## START ROWS
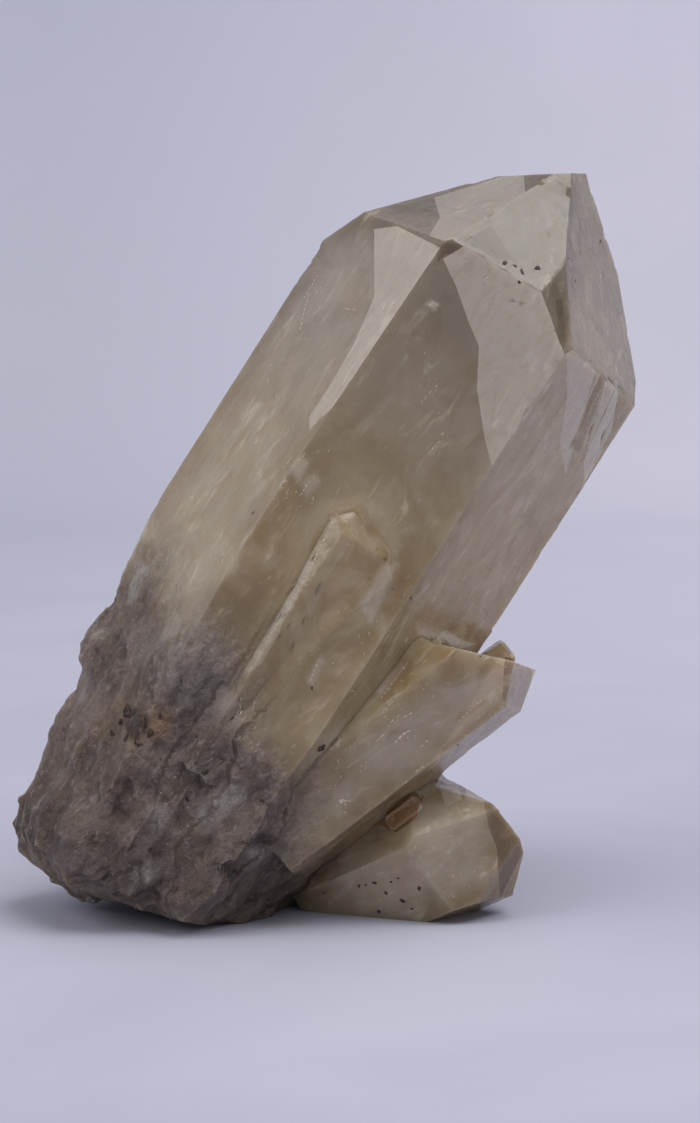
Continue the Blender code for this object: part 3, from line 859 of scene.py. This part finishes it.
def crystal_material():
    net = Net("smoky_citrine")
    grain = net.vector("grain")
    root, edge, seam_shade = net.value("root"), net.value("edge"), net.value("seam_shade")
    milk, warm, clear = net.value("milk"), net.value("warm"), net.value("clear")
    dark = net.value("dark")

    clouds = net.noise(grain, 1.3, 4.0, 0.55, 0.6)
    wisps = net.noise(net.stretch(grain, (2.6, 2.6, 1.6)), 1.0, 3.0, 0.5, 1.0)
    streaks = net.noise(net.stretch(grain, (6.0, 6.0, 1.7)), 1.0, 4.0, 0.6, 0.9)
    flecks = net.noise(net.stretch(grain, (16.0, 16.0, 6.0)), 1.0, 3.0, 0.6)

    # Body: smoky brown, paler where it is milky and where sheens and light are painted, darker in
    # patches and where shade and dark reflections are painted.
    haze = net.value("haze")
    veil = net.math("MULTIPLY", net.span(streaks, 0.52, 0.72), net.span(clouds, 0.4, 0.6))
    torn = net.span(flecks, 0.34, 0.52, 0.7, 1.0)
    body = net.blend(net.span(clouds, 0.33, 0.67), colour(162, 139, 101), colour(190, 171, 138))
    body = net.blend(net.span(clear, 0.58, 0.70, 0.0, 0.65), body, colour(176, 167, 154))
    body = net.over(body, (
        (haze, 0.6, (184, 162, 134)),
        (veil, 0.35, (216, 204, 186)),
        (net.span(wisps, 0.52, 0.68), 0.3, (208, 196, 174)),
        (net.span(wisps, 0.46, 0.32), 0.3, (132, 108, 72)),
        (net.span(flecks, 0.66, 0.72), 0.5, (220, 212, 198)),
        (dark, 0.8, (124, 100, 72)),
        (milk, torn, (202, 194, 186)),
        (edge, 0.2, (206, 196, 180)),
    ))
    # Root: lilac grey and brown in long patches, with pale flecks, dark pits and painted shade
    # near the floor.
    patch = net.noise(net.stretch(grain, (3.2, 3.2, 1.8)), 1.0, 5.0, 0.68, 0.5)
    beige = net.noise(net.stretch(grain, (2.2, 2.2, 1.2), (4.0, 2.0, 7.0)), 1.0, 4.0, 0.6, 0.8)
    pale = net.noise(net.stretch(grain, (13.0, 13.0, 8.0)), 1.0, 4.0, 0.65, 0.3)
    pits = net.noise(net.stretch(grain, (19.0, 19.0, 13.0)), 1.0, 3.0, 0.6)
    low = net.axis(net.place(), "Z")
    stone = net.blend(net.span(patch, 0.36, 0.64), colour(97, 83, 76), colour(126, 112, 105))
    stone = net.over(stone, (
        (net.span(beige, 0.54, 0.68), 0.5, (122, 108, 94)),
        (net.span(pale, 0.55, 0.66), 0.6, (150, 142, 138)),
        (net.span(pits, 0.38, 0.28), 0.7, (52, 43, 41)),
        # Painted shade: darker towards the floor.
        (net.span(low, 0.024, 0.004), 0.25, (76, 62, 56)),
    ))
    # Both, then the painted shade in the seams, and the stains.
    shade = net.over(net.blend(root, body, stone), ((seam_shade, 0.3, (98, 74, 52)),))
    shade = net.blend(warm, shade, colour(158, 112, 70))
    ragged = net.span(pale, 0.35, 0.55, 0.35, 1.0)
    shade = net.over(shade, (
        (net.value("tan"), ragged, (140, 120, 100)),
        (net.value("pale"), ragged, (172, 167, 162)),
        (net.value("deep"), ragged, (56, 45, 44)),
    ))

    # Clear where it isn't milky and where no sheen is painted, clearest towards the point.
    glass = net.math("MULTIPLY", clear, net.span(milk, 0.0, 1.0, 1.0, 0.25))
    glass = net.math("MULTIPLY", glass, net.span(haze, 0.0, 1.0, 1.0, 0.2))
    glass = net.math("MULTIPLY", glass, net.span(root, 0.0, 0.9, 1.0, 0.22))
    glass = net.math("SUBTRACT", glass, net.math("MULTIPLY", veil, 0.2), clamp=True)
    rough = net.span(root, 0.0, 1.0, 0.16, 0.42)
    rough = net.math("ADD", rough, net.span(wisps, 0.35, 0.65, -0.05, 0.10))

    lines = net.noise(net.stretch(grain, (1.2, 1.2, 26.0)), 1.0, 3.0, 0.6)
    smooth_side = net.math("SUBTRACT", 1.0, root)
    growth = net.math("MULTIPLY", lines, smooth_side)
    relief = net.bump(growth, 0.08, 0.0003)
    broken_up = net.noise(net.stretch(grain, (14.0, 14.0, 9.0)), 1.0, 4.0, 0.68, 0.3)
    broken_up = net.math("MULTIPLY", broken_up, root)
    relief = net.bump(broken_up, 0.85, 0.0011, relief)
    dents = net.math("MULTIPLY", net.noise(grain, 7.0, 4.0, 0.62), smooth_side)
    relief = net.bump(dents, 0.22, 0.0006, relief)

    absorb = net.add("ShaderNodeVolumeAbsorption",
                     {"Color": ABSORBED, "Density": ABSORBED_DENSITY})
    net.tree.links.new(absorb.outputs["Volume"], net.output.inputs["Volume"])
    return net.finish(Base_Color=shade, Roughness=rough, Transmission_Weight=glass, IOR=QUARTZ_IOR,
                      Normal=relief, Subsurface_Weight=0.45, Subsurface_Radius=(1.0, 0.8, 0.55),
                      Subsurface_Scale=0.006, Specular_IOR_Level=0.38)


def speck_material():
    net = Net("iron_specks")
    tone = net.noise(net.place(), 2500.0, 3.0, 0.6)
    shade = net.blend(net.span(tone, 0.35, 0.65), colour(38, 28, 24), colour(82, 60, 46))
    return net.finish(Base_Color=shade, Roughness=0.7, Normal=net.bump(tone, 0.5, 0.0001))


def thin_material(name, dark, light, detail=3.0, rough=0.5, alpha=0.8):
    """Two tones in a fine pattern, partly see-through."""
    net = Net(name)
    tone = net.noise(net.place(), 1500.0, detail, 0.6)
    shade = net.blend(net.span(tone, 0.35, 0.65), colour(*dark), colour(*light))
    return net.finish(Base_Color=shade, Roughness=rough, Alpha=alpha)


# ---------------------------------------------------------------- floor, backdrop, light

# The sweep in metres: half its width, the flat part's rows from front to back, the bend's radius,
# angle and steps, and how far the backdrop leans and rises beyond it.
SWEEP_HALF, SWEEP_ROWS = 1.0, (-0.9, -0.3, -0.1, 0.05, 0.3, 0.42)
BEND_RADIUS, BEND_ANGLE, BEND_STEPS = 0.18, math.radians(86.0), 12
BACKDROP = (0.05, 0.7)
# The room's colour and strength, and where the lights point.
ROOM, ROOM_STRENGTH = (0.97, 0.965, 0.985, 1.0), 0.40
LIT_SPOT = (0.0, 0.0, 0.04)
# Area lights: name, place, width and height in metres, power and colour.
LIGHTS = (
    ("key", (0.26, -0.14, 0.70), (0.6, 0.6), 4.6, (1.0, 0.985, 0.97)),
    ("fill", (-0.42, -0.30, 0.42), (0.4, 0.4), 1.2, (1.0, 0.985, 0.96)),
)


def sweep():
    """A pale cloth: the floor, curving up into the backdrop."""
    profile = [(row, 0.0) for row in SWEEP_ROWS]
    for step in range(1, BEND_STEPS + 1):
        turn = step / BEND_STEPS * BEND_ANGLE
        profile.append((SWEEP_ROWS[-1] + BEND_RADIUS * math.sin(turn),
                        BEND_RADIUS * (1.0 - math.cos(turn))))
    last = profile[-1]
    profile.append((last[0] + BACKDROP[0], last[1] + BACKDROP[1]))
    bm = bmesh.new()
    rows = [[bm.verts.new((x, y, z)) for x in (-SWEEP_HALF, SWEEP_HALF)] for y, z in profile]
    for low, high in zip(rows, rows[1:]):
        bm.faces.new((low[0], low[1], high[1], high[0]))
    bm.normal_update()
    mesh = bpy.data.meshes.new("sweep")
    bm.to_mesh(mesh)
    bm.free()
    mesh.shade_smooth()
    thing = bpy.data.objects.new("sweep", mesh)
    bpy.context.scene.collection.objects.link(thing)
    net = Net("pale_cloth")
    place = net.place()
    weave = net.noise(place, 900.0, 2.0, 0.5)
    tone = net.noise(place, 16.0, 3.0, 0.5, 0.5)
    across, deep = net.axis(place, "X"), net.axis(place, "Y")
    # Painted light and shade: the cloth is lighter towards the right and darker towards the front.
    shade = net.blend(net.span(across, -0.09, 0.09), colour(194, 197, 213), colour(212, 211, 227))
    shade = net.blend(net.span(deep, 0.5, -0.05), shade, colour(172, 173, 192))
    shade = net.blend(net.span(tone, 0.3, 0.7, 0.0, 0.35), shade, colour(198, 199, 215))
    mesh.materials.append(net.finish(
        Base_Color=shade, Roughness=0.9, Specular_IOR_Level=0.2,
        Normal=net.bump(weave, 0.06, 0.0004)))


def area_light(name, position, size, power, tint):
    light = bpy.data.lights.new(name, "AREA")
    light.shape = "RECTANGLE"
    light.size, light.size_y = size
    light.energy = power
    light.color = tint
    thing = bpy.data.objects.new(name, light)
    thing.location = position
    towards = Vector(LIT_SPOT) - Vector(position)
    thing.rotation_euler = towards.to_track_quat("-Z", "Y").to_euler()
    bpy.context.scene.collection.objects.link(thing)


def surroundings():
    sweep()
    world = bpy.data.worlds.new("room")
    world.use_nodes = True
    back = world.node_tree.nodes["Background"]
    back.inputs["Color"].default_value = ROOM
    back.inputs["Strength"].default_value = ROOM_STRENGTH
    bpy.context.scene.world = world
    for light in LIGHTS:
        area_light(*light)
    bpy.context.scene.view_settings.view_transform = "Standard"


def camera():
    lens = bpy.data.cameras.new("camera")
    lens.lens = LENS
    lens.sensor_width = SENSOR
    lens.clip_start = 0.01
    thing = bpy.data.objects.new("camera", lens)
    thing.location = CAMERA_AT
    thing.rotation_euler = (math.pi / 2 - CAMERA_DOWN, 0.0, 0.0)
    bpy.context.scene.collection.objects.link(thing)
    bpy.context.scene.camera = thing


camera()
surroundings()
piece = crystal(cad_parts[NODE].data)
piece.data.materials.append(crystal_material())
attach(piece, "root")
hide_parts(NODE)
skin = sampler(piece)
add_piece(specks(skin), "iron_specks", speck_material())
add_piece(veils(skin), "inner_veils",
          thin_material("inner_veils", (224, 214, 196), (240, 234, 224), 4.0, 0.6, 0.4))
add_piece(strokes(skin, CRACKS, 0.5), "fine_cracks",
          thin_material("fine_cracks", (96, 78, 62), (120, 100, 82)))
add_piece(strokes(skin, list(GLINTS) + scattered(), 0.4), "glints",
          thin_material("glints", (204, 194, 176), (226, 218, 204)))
## END ROWS
## START ROWS
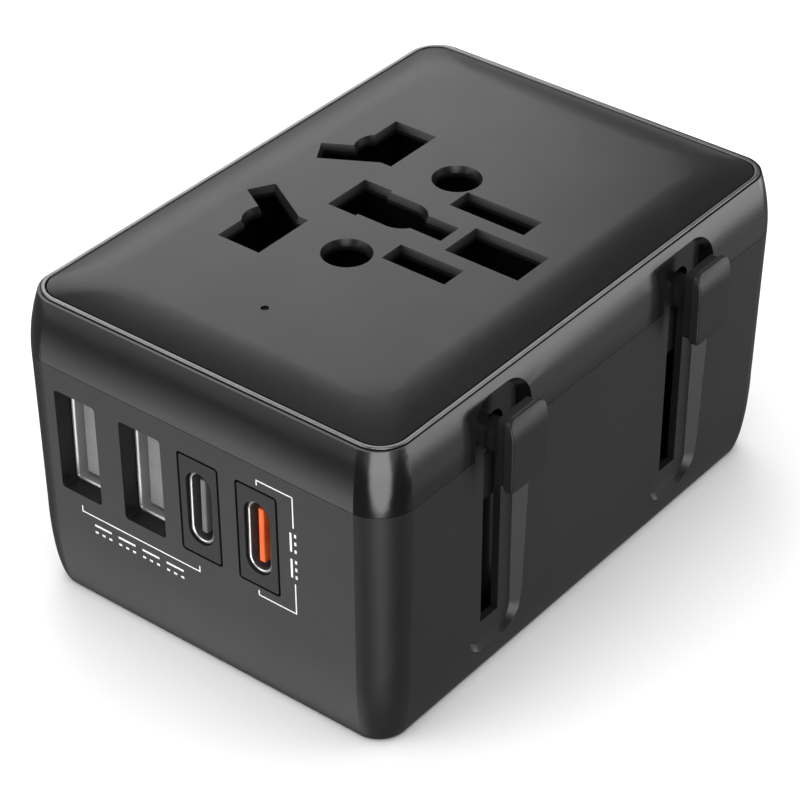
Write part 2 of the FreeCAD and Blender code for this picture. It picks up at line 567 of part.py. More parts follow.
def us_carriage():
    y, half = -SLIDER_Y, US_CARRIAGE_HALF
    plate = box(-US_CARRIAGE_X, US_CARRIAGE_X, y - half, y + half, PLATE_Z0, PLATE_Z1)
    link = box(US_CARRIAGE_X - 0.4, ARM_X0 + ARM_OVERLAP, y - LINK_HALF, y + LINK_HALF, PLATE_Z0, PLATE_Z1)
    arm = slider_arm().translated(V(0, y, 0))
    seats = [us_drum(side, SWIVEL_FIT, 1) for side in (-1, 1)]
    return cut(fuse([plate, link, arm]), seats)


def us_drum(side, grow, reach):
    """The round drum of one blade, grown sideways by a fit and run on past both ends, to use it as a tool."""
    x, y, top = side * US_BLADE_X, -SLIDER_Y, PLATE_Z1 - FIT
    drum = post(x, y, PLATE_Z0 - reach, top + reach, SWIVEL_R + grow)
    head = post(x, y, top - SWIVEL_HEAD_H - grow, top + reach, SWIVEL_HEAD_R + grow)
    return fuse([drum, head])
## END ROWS
- [THE PROBLEM]:
Repeat these lines exactly and nothing more: the one containing "hide_parts(NODE)", the one containing "(226, 218, 204)))", and all the lines between.

- [RESPONSE TO THE TASK]:
hide_parts(NODE)
skin = sampler(piece)
add_piece(specks(skin), "iron_specks", speck_material())
add_piece(veils(skin), "inner_veils",
          thin_material("inner_veils", (224, 214, 196), (240, 234, 224), 4.0, 0.6, 0.4))
add_piece(strokes(skin, CRACKS, 0.5), "fine_cracks",
          thin_material("fine_cracks", (96, 78, 62), (120, 100, 82)))
add_piece(strokes(skin, list(GLINTS) + scattered(), 0.4), "glints",
          thin_material("glints", (204, 194, 176), (226, 218, 204)))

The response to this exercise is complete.